A rare example of the economy of words to signify an important decision. The sense is the Duke’s cruel order for the execution of his last Duchess under his egostic posessiveness. He grew violent, tyrannical and did not hesitate to kill his innocent wife.

5. Fra Pandolf and Claus of Innsbruck-Who were they?

They are no real, historically known figures but the inventions of the poet. Fra Pandolf is represented by the poet as a celebrated painter, who drew the portrait of the last Duchess of the poem. Claus of Innsbruck is a sculptor who made for the pleasure of the Duke the bronze statue of the sea-god Neptune, taming an unruly sea-horse.

6. What is the Duke’s request to the Envoy ?

After the Duke’s monologue about his last Duchess, he reminds his compainon, the envoy of a count, whose daughter he proposes to marry, of his expectation of a handsome marriage dowry. He even indirectly threatens that no pretext for the refusal of the said dowry will be entertained by him.

7. “Notice Neptune, though

Taming a sea-horse-“

Who is Neptune? Who is the speaker? What does he imply here? Neptune, according to the Greek mythology, is the god of the sea.

The implication here is the requirement of the proposed bride’s absolute obedience to the Duke to remain alive.

The speaker here is the cruel Duke.

8. ‘This grew, I gave commands’ – Who gave the commands and what?

The Duke gave the commands to kill his last duchess.

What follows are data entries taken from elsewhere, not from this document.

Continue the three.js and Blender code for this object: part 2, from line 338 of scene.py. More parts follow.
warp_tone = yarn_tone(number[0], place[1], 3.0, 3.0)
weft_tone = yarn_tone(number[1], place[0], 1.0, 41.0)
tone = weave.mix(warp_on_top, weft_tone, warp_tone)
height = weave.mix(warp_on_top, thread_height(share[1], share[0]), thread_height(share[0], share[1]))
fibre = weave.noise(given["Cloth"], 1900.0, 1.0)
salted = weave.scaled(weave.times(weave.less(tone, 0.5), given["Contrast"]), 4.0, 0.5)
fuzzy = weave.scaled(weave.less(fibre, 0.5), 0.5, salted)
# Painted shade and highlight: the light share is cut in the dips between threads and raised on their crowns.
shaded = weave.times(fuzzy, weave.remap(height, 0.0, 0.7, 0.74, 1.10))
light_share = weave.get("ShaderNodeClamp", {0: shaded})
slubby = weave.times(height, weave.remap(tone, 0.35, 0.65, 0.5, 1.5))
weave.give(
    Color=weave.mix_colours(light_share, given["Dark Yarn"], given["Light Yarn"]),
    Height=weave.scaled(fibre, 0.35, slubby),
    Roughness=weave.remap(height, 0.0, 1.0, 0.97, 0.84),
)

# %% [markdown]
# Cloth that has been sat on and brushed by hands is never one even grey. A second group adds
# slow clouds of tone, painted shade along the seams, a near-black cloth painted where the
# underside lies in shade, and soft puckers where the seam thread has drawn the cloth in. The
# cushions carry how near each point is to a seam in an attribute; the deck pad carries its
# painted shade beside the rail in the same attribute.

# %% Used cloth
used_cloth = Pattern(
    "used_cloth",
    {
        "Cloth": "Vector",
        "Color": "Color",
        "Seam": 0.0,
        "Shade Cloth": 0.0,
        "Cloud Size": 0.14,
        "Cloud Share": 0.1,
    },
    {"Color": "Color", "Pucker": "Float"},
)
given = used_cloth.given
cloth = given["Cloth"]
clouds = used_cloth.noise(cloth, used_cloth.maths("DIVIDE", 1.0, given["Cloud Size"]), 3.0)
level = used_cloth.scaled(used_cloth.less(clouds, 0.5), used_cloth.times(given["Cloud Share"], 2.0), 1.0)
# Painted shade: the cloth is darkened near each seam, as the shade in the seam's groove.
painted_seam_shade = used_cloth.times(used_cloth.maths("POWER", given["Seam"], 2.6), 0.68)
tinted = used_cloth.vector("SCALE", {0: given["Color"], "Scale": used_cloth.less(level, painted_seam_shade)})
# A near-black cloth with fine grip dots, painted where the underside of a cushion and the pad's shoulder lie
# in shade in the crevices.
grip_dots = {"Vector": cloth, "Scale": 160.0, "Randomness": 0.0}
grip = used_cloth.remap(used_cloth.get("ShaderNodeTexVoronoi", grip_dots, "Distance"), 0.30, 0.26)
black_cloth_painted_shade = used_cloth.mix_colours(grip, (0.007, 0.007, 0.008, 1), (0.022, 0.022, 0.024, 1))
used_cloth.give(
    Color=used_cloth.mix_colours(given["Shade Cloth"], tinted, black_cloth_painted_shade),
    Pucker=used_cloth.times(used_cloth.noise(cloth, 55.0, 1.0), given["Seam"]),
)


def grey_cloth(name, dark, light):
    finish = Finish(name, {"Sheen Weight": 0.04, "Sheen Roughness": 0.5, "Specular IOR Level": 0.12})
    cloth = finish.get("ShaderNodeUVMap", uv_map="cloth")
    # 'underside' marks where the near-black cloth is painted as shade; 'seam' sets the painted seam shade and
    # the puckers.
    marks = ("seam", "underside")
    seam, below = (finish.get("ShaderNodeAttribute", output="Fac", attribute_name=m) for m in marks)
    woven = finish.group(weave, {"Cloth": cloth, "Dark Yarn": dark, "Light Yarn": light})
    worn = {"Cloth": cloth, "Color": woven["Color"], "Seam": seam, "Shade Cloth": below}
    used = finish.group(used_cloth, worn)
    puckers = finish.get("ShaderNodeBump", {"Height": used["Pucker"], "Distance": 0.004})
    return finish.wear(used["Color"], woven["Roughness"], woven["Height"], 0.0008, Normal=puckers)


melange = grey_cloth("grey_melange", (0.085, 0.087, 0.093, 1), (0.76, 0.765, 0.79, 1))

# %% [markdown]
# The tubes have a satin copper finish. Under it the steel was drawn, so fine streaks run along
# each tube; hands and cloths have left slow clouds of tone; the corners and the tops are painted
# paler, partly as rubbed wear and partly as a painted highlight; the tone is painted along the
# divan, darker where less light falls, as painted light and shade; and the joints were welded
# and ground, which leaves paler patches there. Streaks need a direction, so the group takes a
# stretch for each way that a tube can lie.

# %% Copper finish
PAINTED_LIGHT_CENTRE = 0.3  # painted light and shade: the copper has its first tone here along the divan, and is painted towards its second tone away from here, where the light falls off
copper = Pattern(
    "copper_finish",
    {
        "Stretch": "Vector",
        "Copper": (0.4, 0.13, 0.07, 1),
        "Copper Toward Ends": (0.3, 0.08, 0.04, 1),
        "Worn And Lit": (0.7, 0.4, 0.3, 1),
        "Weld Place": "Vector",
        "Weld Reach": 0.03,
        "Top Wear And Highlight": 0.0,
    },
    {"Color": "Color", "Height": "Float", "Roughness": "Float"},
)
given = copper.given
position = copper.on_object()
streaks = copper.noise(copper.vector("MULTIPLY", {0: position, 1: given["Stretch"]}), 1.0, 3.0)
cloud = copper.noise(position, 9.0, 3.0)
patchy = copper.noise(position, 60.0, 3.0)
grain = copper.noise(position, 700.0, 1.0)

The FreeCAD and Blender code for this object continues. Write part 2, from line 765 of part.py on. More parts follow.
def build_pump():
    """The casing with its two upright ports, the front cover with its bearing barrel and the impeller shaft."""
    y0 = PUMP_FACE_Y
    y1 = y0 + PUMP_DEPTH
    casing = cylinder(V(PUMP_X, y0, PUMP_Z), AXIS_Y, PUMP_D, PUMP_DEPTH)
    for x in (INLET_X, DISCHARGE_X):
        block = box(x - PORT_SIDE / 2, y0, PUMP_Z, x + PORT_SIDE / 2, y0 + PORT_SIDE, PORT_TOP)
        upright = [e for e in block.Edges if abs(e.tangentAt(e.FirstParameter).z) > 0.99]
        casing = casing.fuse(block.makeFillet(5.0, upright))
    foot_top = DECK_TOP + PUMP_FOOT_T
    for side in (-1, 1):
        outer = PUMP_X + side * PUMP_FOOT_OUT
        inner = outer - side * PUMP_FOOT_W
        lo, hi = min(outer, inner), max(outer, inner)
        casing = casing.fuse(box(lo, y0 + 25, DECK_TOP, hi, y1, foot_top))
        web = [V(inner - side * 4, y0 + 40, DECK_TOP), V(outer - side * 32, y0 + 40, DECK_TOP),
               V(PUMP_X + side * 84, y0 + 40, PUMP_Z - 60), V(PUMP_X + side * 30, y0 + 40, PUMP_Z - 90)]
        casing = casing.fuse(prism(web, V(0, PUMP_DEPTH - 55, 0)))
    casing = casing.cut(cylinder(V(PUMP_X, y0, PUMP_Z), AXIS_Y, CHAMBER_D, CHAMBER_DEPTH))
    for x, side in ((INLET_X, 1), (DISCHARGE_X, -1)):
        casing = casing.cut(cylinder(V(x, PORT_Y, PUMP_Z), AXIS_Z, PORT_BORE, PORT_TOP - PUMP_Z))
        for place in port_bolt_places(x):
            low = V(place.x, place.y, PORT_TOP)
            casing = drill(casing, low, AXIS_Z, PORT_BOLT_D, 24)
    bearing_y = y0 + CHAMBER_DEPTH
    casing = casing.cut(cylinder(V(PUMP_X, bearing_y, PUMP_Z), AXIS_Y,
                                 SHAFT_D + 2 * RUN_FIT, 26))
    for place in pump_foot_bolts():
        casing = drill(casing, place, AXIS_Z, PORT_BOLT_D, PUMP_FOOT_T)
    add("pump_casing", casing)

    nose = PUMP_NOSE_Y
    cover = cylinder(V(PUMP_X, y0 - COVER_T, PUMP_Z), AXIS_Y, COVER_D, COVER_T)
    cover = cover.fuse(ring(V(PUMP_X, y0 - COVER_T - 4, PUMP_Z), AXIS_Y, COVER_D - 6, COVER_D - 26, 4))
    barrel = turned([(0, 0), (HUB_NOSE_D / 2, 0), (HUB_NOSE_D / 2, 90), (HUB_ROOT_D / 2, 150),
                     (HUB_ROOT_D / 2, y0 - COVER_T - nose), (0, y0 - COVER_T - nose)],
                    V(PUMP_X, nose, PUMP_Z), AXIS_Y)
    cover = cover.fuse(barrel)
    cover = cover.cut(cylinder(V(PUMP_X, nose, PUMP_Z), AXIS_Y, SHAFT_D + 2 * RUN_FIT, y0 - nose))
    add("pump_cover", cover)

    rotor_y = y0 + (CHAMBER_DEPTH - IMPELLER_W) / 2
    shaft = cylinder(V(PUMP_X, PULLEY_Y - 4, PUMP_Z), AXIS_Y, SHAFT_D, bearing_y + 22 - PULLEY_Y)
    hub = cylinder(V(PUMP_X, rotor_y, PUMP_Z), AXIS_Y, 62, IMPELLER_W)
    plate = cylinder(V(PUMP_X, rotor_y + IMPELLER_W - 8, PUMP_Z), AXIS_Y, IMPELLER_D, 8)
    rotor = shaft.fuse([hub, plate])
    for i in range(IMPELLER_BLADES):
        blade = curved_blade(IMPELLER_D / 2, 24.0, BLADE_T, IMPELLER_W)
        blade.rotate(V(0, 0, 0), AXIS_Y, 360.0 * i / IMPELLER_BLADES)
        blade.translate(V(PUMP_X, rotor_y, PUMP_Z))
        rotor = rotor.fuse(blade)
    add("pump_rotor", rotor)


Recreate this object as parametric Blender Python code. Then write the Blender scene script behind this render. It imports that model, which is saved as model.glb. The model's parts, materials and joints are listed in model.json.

9. “…. But who passed without

Much the same smile”.

Whose smile is referred to here? What consequence followed the smile?

The smile of the last duchess of Browning’s poem My Last Duchess is referred to here.

The consequence of that smile led to the execution (RUSI) of the duchess at the Duke’s command.

10. What does the Duke of Ferrara expect from the Count’s known munificence ?

The Duke of Ferrara expected from the count’s ‘known munificence’, a handsome marriage dowry. He, however, pretends that his main object is to marry the count’s daughter.